Repeat every line, exactly, from the very first through the one where "return plain - pulled_in" appears. Add nothing else.

(Rows from a 3D modeling dataset)
***

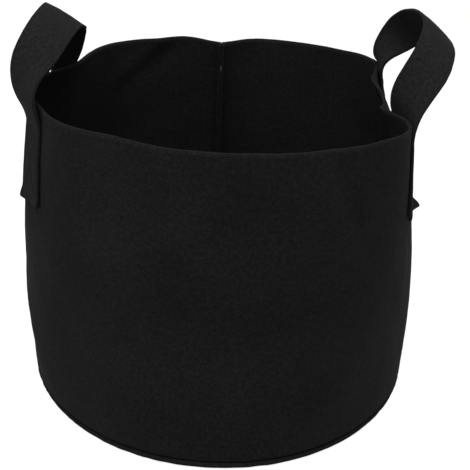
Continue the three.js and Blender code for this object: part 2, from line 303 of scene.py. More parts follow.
def wall_radius(angle, z):
    """Outer radius of the wall at an azimuth and a height."""
    felt = bpy.context.scene.growbag_felt
    share = min(max(z / HEIGHT, 0.0), 1.0)
    belly = LEFT_BELLY * math.sin(math.pi * share) * max(0.0, -math.cos(angle)) ** 2
    plain = lerp(base_radius(angle), RIM_RADIUS, share) + belly
    pulled_in = dent_depth(angle) * share**3 + SEAM_TUCK * seam_pull(angle) * share**1.5
    off_seam = 1 - seam_pull(angle)
    uneven = WAVE_DEPTH * slow_waves(angle, z) * ease(share / 0.2) * off_seam
    folds = fold_depth(angle, z) * felt.fold_strength * off_seam
    pucker = felt.pucker * foot_puckers(angle) * math.exp(-z / PUCKER_HEIGHT)
    return plain - pulled_in + uneven * felt.fold_strength + folds + pucker


def rim_height(angle):
    """The rim isn't quite level: it is higher at the back, dips at the seam and was cut by hand."""
    uneven = 0.0007 * noise.noise(Vector((math.cos(angle), math.sin(angle), 0.0)) * 6.0)
    return HEIGHT - 0.0007 + BACK_RIM_RISE * max(0.0, math.sin(angle)) - SEAM_DIP * seam_pull(angle) + uneven


def polar(angle, radius, z):
    return Vector((radius * math.cos(angle), radius * math.sin(angle), z))


def wall_normal(angle, z):
    """Horizontal direction out of the wall."""
    step = 0.006
    before = polar(angle - step, wall_radius(angle - step, z), 0)
    along = (polar(angle + step, wall_radius(angle + step, z), 0) - before).normalized()
    return Vector((along.y, -along.x, 0))


def on_wall(angle, across, z, out):
    """A point `across` along the wall from an azimuth, at height z, `out` from its outer face."""
    start = polar(angle, wall_radius(angle, z), z)
    nearest = angle + across / wall_radius(angle, z)
    for _ in range(2):
        reached = (polar(nearest, wall_radius(nearest, z), z) - start).length
        nearest = angle + (nearest - angle) * (abs(across) / reached if reached > 0 else 1)
    return polar(nearest, wall_radius(nearest, z), z) + wall_normal(nearest, z) * out


# ---------------------------------------------------------------- making felt
def only(piece):
    """Selects one object and makes it the active one."""
    bpy.ops.object.select_all(action="DESELECT")
    piece.select_set(True)
    bpy.context.view_layer.objects.active = piece


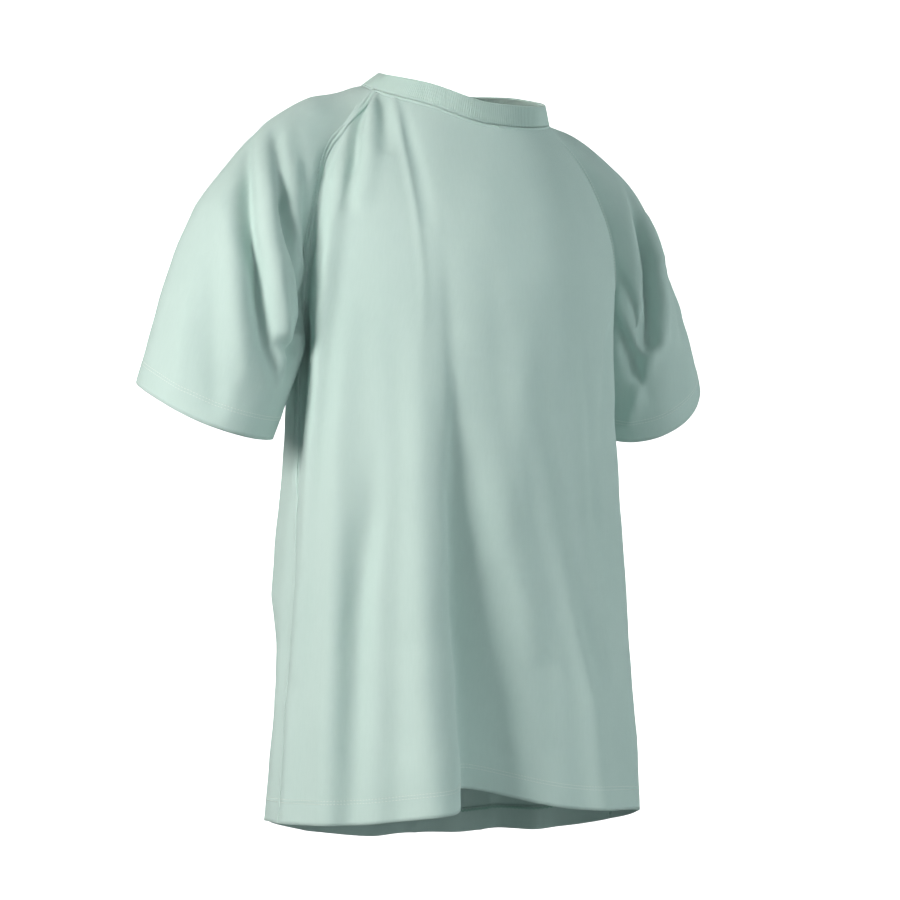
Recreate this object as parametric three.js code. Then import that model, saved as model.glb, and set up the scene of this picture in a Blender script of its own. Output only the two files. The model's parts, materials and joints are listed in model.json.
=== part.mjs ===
// A short-sleeved patient gown in knitted cotton, shaped as it hangs on a wearer: a front and a back panel,
// two raglan sleeves, a ribbed neck band, and the seams, hem stitching, tape and labels that go with them.
// Units are millimetres. +Z is up, the gown faces -Y, and the wearer's left is +X.
// The origin is the middle of the neck seam, where the gown bears on the wearer.
import * as THREE from "three";

// ---- Driving dimensions ------------------------------------------------------------------------------
const NECK_HALF_WIDTH = 100; // neck seam, side to side
const NECK_HALF_DEPTH = 76; // neck seam, front to back
const NECK_TILT = THREE.MathUtils.degToRad(21); // the neck is lower at the front
const NECK_RISE = NECK_HALF_DEPTH * Math.tan(NECK_TILT);
const FRONT_SEAM_ANGLE = 85; // degrees round the neck from the front, where the front raglan seam ends
const BACK_SEAM_ANGLE = 128; // the same for the back raglan seam

const CLOTH = 1.4; // wall that stands for the knitted cloth
const HEM_CLOTH = 2.8; // the hem is folded, so it is twice as thick
const BODY_HEM = 25; // height of the folded hem of the body
const SLEEVE_HEM = 25; // height of the folded hem of a sleeve

const SIDE_HEM_Z = -706; // hem at the side seams
const FRONT_HEM_Z = -704; // hem at the middle of the front
const BACK_HEM_Z = -742; // hem at the middle of the back, which hangs lower
const HEM_HALF_WIDTH = 202; // body at the hem, side to side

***

§ SOLUTION TO THIS EXERCISE
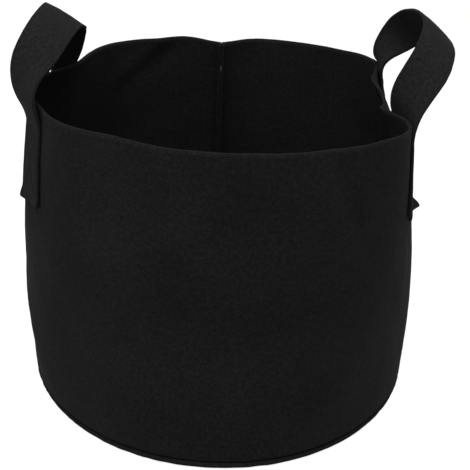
Continue the three.js and Blender code for this object: part 2, from line 303 of scene.py. More parts follow.
def wall_radius(angle, z):
    """Outer radius of the wall at an azimuth and a height."""
    felt = bpy.context.scene.growbag_felt
    share = min(max(z / HEIGHT, 0.0), 1.0)
    belly = LEFT_BELLY * math.sin(math.pi * share) * max(0.0, -math.cos(angle)) ** 2
    plain = lerp(base_radius(angle), RIM_RADIUS, share) + belly
    pulled_in = dent_depth(angle) * share**3 + SEAM_TUCK * seam_pull(angle) * share**1.5
    off_seam = 1 - seam_pull(angle)
    uneven = WAVE_DEPTH * slow_waves(angle, z) * ease(share / 0.2) * off_seam
    folds = fold_depth(angle, z) * felt.fold_strength * off_seam
    pucker = felt.pucker * foot_puckers(angle) * math.exp(-z / PUCKER_HEIGHT)
    return plain - pulled_in + uneven * felt.fold_strength + folds + pucker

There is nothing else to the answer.